As with all imperialism, China cloaked its ambitions initially in a disguise of grievance and necessity. As explained in the brand new prophetic book by Jonathan T.D. Ward, “China’s Vision of Victory,” China cites its history as one of the most cruelly exploited colonial victims of the 19th Century to justify its policies.
“We are just trying,” they contend, “to recapture what was ours’ and was cruelly taken from us in the 19th Century Opium Wars.”
In more modern terms, Beijing justifies its global ambitions as a way to satiate its massive need for natural resources to fuel its development.
It needs naval bases all over the Persian Gulf, off India’s and Pakistan’s coast, in Sri Lanka, and on the Horn of Africa to protect its oil imports from the Middle East. Where it cannot find client states to manipulate or buy, it builds man-made islands in the South China Sea to serve as unsinkable aircraft carriers in its imperial rampage.
China uses massive state subsidies, government ownership of business and currency manipulation — all explicitly forbidden by the World Trade Organization — to run gigantic trade deficits around the world.

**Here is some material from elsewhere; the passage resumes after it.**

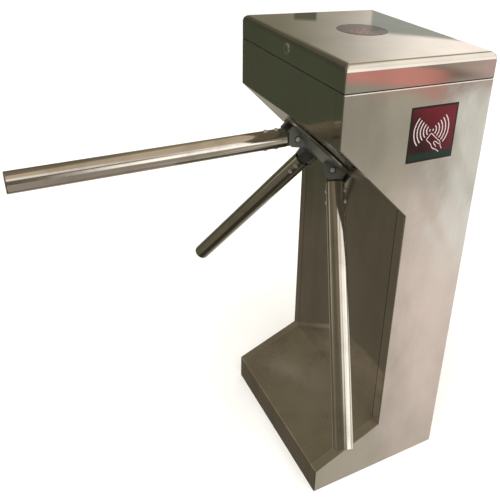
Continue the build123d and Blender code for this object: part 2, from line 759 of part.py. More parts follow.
EAR_POINTS = [
    (40, CAST_FOOT),
    (89, CAST_FOOT),
    (90, 23.5),
    (73.5, 40),
    (63, 41),
    (40, 25),
]

with BuildPart() as hub_casting:
    with BuildSketch(ear_plane(0, 0)):
        with BuildLine():
            Polyline(
                (0, CAST_FOOT),
                (88, CAST_FOOT),
                (88, CONE_LOW),
                (42, CONE_HIGH),
                (0, CONE_HIGH),
                close=True,
            )
        make_face()
    revolve(axis=Axis(HUB, OUTWARD))
    with BuildSketch(hub_level(DISC_GAP)):
        Circle(22)
    extrude(amount=DISC_THICKNESS)
    for k in range(ARM_COUNT):
        with BuildSketch(ear_plane(k * ARM_STEP, -EAR_OUTER)):
            with BuildLine():
                Polyline(*EAR_POINTS, close=True)
            make_face()
        extrude(amount=2 * EAR_OUTER)
    for k in range(ARM_COUNT):
        with BuildSketch(ear_plane(k * ARM_STEP, -EAR_INNER)):
            with Locations((PIN_R, PIN_S)):
                Circle(TONGUE_RADIUS + 0.6)
            with BuildLine():
                Polyline(
                    (PIN_R - 11.4, PIN_S - 11),
                    (100, CAST_FOOT),
                    (100, 60),
                    (30, 60),
                    (PIN_R - 28, PIN_S + 5),
                    close=True,
                )
            make_face()
        extrude(amount=2 * EAR_INNER, mode=Mode.SUBTRACT)
        with BuildSketch(ear_plane(k * ARM_STEP, -EAR_OUTER)):
            with Locations((PIN_R, PIN_S)):
                Circle(PIN_RADIUS)
        extrude(amount=2 * EAR_OUTER, mode=Mode.SUBTRACT)
    with BuildSketch(inside(-DISC_GAP)):
        Circle(SHAFT_RADIUS)
    extrude(amount=-11, mode=Mode.SUBTRACT)
    with BuildSketch(inside(-DISC_GAP)):
        Circle(ROD_RADIUS + ROD_CLEARANCE)
    extrude(amount=-15.5, mode=Mode.SUBTRACT)
save(hub_casting, "hub_casting")

HEAD_RADIUS = 7.5
with BuildPart() as arm_pins:
    for k in range(ARM_COUNT):
        for low, high, radius in (
            (-EAR_OUTER, EAR_OUTER, PIN_RADIUS),
            (EAR_OUTER, EAR_OUTER + 2.5, HEAD_RADIUS),
            (-EAR_OUTER - 2.5, -EAR_OUTER, HEAD_RADIUS),
        ):
            with BuildSketch(ear_plane(k * ARM_STEP, low)):
                with Locations((PIN_R, PIN_S)):
                    Circle(radius)
            extrude(amount=high - low)
save(arm_pins, "arm_pins")

with BuildPart() as main_shaft:
    with BuildSketch(hub_level(14)):
        Circle(SHAFT_RADIUS)
    extrude(amount=-14 - 132)
    with BuildSketch(inside(-DISC_GAP)):
        Circle(16)
    extrude(amount=BEARING_LEVELS[0] - 0.3 + DISC_GAP)
    with BuildSketch(hub_level(14)):
        Circle(ROD_RADIUS + ROD_CLEARANCE)
    extrude(amount=-14 - 132, mode=Mode.SUBTRACT)
save(main_shaft, "main_shaft")

NOTCHES = 6
with BuildPart() as index_disc:
    with BuildSketch(inside(INDEX_LEVEL)):
        Circle(INDEX_RADIUS)
        with PolarLocations(INDEX_RADIUS - NOTCH_DEPTH / 2 + 1, NOTCHES, start_angle=30):
            Rectangle(NOTCH_DEPTH + 2, 2 * NOTCH_HALF, mode=Mode.SUBTRACT)
    extrude(amount=INDEX_THICKNESS)
    with BuildSketch(inside(HOUSING_TOP + 1)):
        Circle(18)
    extrude(amount=CAM_LEVEL - 0.5 - HOUSING_TOP - 1)
    with BuildSketch(inside(HOUSING_TOP + 1)):
        Circle(SHAFT_RADIUS)
    extrude(amount=20, mode=Mode.SUBTRACT)
save(index_disc, "index_disc")

LOBE_HALF = 5.0          # half angle of a lobe's top, and of its foot on the base circle
LOBE_FOOT = 15.0


def polar(radius, angle):
    return (radius * cos(radians(angle)), radius * sin(radians(angle)))


with BuildPart() as detent_cam:
    with BuildSketch(inside(CAM_LEVEL)):
        Circle(CAM_BASE)
        for k in range(ARM_COUNT):
            middle = k * ARM_STEP
            with BuildLine():
                CenterArc((0, 0), CAM_LOBE, middle - LOBE_HALF, 2 * LOBE_HALF)
                Line(polar(CAM_LOBE, middle + LOBE_HALF), polar(CAM_BASE, middle + LOBE_FOOT))
                Line(polar(CAM_BASE, middle + LOBE_FOOT), polar(CAM_BASE - 4, middle))
                Line(polar(CAM_BASE - 4, middle), polar(CAM_BASE, middle - LOBE_FOOT))
                Line(polar(CAM_BASE, middle - LOBE_FOOT), polar(CAM_LOBE, middle - LOBE_HALF))
            make_face()
    extrude(amount=CAM_THICKNESS)
    with BuildSketch(inside(CAM_LEVEL)):
        Circle(17)
    extrude(amount=15)
    with BuildSketch(inside(CAM_LEVEL)):
        Circle(SHAFT_RADIUS)
    extrude(amount=20, mode=Mode.SUBTRACT)
save(detent_cam, "detent_cam")

SLOTS = 12
with BuildPart() as encoder_disc:
    with BuildSketch(inside(ENCODER_LEVEL)):
        Circle(ENCODER_RADIUS)
        with PolarLocations(ENCODER_RADIUS - 4.5, SLOTS):
            Rectangle(5, 10, mode=Mode.SUBTRACT)
    extrude(amount=1.5)
    with BuildSketch(inside(DAMPER_LEVEL + 23.5)):
        Circle(17)
    extrude(amount=8)
    with BuildSketch(inside(DAMPER_LEVEL + 23)):
        Circle(SHAFT_RADIUS)
    extrude(amount=10, mode=Mode.SUBTRACT)
save(encoder_disc, "encoder_disc")

with BuildPart() as shaft_nut:
    with BuildSketch(inside(DAMPER_LEVEL + 31.5)):
        RegularPolygon(20, 6)
        Circle(SHAFT_RADIUS, mode=Mode.SUBTRACT)
    extrude(amount=8)
save(shaft_nut, "shaft_nut")

# ================================================================ arms
ARM_NAMES = ("top", "far", "near")
SCREW_DISTANCES = (TUBE_START + 16, TUBE_START + 39)
SCREW_RADIUS = 2.5
SCREW_HEAD_RADIUS = 4.75
SCREW_HEAD_HEIGHT = 2.75
SCREW_LENGTH = 12.0
SPIGOT_LENGTH = 50.0


def screw_planes(angle):
    """Planes square to the four screws of an arm, on both sides of the tube, facing away from it."""
    side = arm_plane(angle, 0).x_dir
    planes = []
    for distance in SCREW_DISTANCES:
        for sign in (-1, 1):
            origin = arm_plane(angle, distance).origin + side * (sign * TUBE_RADIUS)
            planes.append(Plane(origin=origin, x_dir=arm_direction(angle), z_dir=side * sign))
    return planes


def arm_tube(angle):
    with BuildPart() as tube:
        with BuildSketch(arm_plane(angle, TUBE_START)):
            Circle(TUBE_RADIUS)
            Circle(TUBE_RADIUS - TUBE_WALL, mode=Mode.SUBTRACT)
        extrude(amount=TUBE_END - TUBE_START)
        for square in screw_planes(angle):
            with BuildSketch(square):
                Circle(SCREW_RADIUS)
            extrude(amount=-SCREW_LENGTH, mode=Mode.SUBTRACT)
    return tube


def arm_root(angle):
    """The tongue on the drop pin, and its spigot inside the tube."""
    pin = (PIN_R, PIN_S)
    with BuildPart() as root:
        with BuildSketch(ear_plane(angle, -TONGUE_HALF)):
            with Locations(pin):
                Circle(TONGUE_RADIUS)
        extrude(amount=2 * TONGUE_HALF)
        with BuildSketch(arm_plane(angle, PIN_DISTANCE)):
            Rectangle(2 * TONGUE_RADIUS, 2 * TONGUE_HALF)
        extrude(amount=TUBE_START - PIN_DISTANCE)
        with BuildSketch(arm_plane(angle, TUBE_START)):
            Circle(TUBE_RADIUS - TUBE_WALL)
        extrude(amount=SPIGOT_LENGTH)
        with BuildSketch(ear_plane(angle, -TONGUE_HALF)):
            with Locations(pin):
                Circle(PIN_RADIUS + FIT)
        extrude(amount=2 * TONGUE_HALF, mode=Mode.SUBTRACT)
        for square in screw_planes(angle):
            with BuildSketch(square):
                Circle(SCREW_RADIUS)
            extrude(amount=-SCREW_LENGTH, mode=Mode.SUBTRACT)
    return root


def arm_screws(angle):
    """Four button-head screws that hold the tube on its spigot."""
    with BuildPart() as screws:
        for square in screw_planes(angle):
            with BuildSketch(square):
                Circle(SCREW_RADIUS)
            extrude(amount=-SCREW_LENGTH)
            with BuildSketch(square):
                Circle(SCREW_HEAD_RADIUS)
            extrude(amount=SCREW_HEAD_HEIGHT)
    return screws


def arm_cap(angle):
    """The flat, rounded plug in the arm's free end."""
    with BuildPart() as cap:
        with BuildSketch(arm_plane(angle, TUBE_END)):
            Circle(TUBE_RADIUS)
        extrude(amount=4)
        fillet(cap.faces().sort_by(Axis(HUB, arm_direction(angle)))[-1].edges(), radius=2)
        with BuildSketch(arm_plane(angle, TUBE_END)):
            Circle(TUBE_RADIUS - TUBE_WALL)
        extrude(amount=-20)
    return cap


for k, arm in enumerate(ARM_NAMES):
    save(arm_tube(k * ARM_STEP), f"arm_{arm}_tube")
    save(arm_root(k * ARM_STEP), f"arm_{arm}_root")
    save(arm_screws(k * ARM_STEP), f"arm_{arm}_screws")
    save(arm_cap(k * ARM_STEP), f"arm_{arm}_cap")
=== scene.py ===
"""The looks of a tripod turnstile with a visitor counter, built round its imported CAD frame.

Units are metres, in the CAD's own frame: +Z up, the arms bar the -X side, visitors meet the -Y face.
"""
import json
from math import cos, pi, radians, sin

import bmesh
import bpy
from mathutils import Matrix, Vector


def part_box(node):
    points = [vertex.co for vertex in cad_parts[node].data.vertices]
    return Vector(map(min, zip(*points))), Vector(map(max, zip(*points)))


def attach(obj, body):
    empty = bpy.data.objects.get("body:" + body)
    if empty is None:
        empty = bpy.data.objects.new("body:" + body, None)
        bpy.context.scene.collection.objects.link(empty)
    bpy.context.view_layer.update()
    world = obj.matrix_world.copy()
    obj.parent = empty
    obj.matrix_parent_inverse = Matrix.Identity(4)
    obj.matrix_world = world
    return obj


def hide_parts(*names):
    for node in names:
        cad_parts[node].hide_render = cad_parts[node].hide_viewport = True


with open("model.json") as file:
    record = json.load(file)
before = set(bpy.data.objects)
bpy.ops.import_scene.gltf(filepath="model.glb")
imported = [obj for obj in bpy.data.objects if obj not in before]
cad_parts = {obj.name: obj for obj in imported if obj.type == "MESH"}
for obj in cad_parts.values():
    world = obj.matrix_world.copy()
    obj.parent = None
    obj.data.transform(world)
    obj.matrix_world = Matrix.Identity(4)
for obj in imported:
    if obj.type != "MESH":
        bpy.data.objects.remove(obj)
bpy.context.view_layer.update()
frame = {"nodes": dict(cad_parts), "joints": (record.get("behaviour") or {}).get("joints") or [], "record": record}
NODES = frame["nodes"]
RECORD = frame["record"]
JOINTS = {joint["name"]: joint for joint in frame["joints"]}
SLOT_OF = {part["node"]: part["material_slot"] for part in RECORD["subparts"]}
ARMS = ("top", "far", "near")
MM = 0.001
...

Unlike Japan in the last century, China does very little research and development on its own. It steals everything it needs from foreign businesses, universities, militaries and governments through cyber theft or industrial espionage. It is the pirate of the world.
And it uses the technology it steals in artificial intelligence, super and quantum computing, and space weaponizing to trump American military power where possible.

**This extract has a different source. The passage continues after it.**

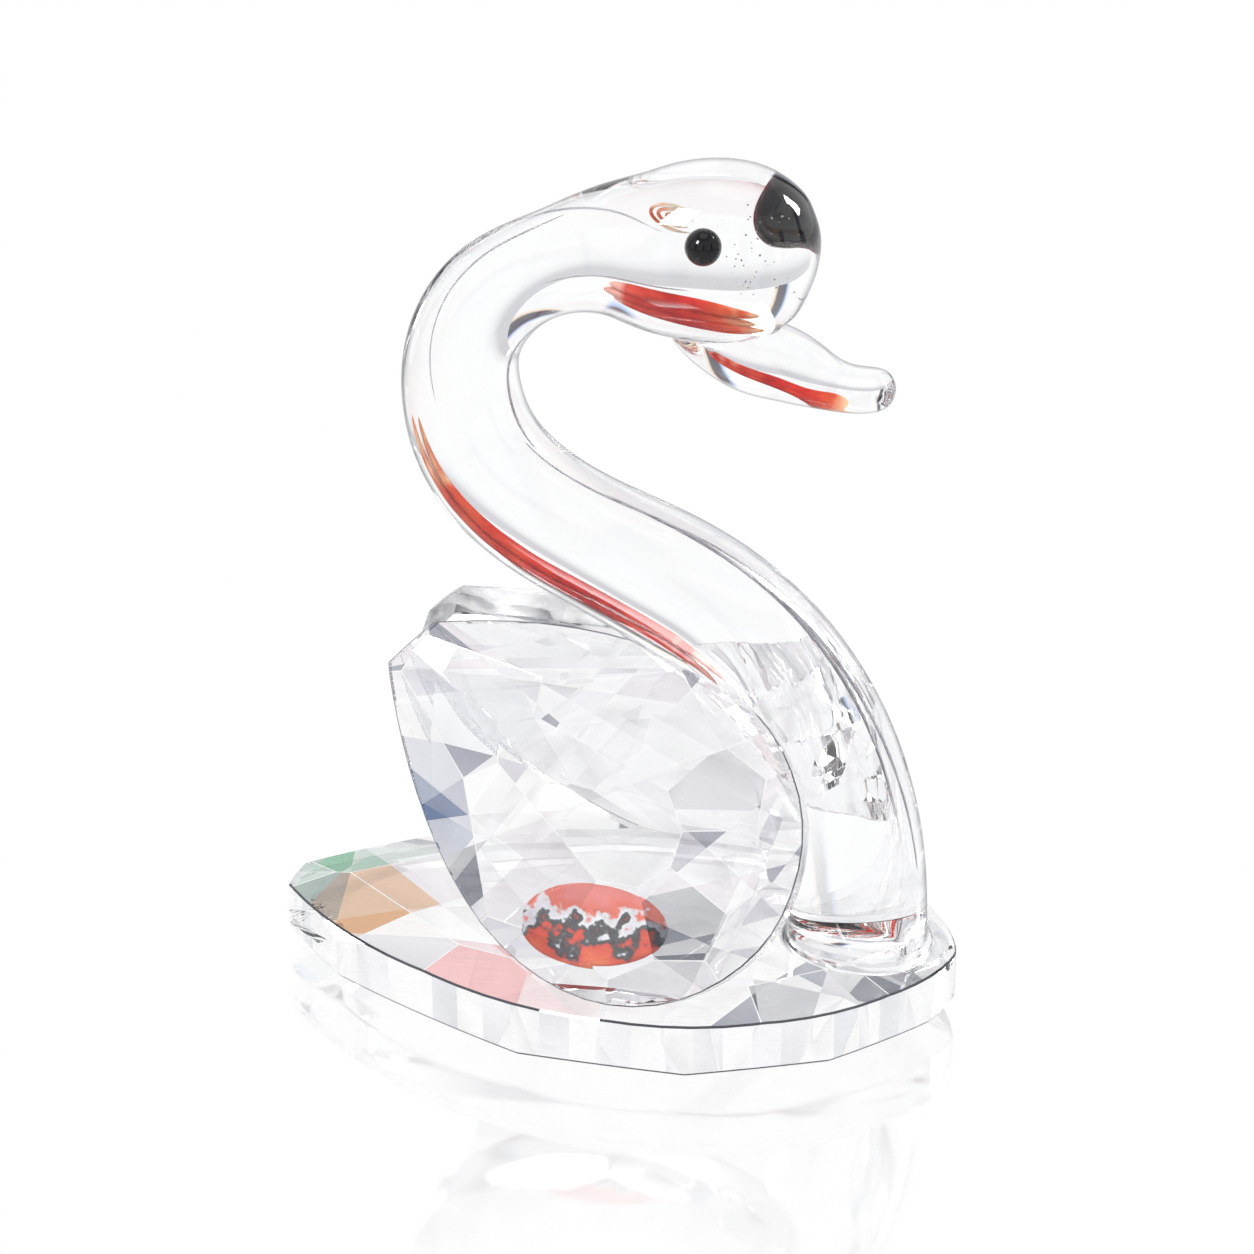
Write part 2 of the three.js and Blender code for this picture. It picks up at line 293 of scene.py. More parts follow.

Trump realizes that it is through its economic exploitation of the United States that China is fueling its increasingly rapid sprint to global hegemony. Its one-sided commercial relationship with the United States provides the funding and technology it needs to destroy us. He is taking bold and decisive action to stop Beijing in its tracks.
He is cutting through Chinese propaganda in the liberal media and telling the American people the truth about the threat we face.
China’s favorite response to Trump’s forays is to use its might to send the Dow and the Nasdaq into conniptions. But, the power and strength of the American economy is such that they cannot stop us or even slow us down much.
That is for now. In a few years, if we were to continue to ignore the Chinese threat, it will be much more dangerous and capable of greater economic damage.
If Trump’s aggressive defense of our interests succeeds, it will be his greatest accomplishment.
He is the Winston Churchill of the Chinese challenge.
@ Buzz of the Orient:
Buzz,
China currently holds the lions share of the “Rare Earth” market, because they have been allowed to flood the market with their state-subsidized products. When their products begin to cost what they should, because of tariffs, other countries will increase their own production.
“Rare Substance Hidden in the Forest of Southern Sweden”
““Rare earths are divided into two types, lights and heavies. Heavy rare earths are scarcer, more useful and therefore worth far more than light rare earths… “The mine in Sweden is loaded with heavies. More than half of the rare earths found there — over 30,000,000 tons — are heavy rare earths.”
— https://www.stockgumshoe.com/reviews/american-wealth-underground/rare-substance-hidden-in-the-forest-of-southern-sweden-2/
Just as a side note, I might add that three “rare earth” (They’re not really rare anymore) elements, namely, Ytterbium, Terbium and Erbium, as well as the chemically related Yttrium, are all named after the town of Ytterby, Sweden. The Chinese do not have a monopoly on these deposits.
@ Flyswatter:
I assume then that you’re an American, so your sensitivity is understandable. I’m not an American nor am I Chinese, and I think that might make me a little more objective than you.
@ Buzz of the Orient:
Anti-American propoganda is hardly “an opinion”.
@ Flyswatter:
At least I have an opinion on the article – and other than being critical of those who do, do you?
@ Buzz of the Orient:
You sound like a paid Chinese troll, Buzz.
LOL. Such paranoia I’ve not seen for quite a while. I think Napoleon was an awful lot smarter than Trump when he said “Let China sleep, for when she wakes she will move the world.” If China is beating America at its own game, and is doing a good job of it, jealousy will not get America anywhere. Notwithstanding Morris’ playing down the costs being borne by the American farmers and consumers (where do the multi-million dollar farm subsidies come from – it will all trickle away from Joe Consumer). If China wanted to put America’s electronics industry into a tailspin, it could ban the sale of rare earth elements (which it virtually controls) – and Americans are addicted to their electronics.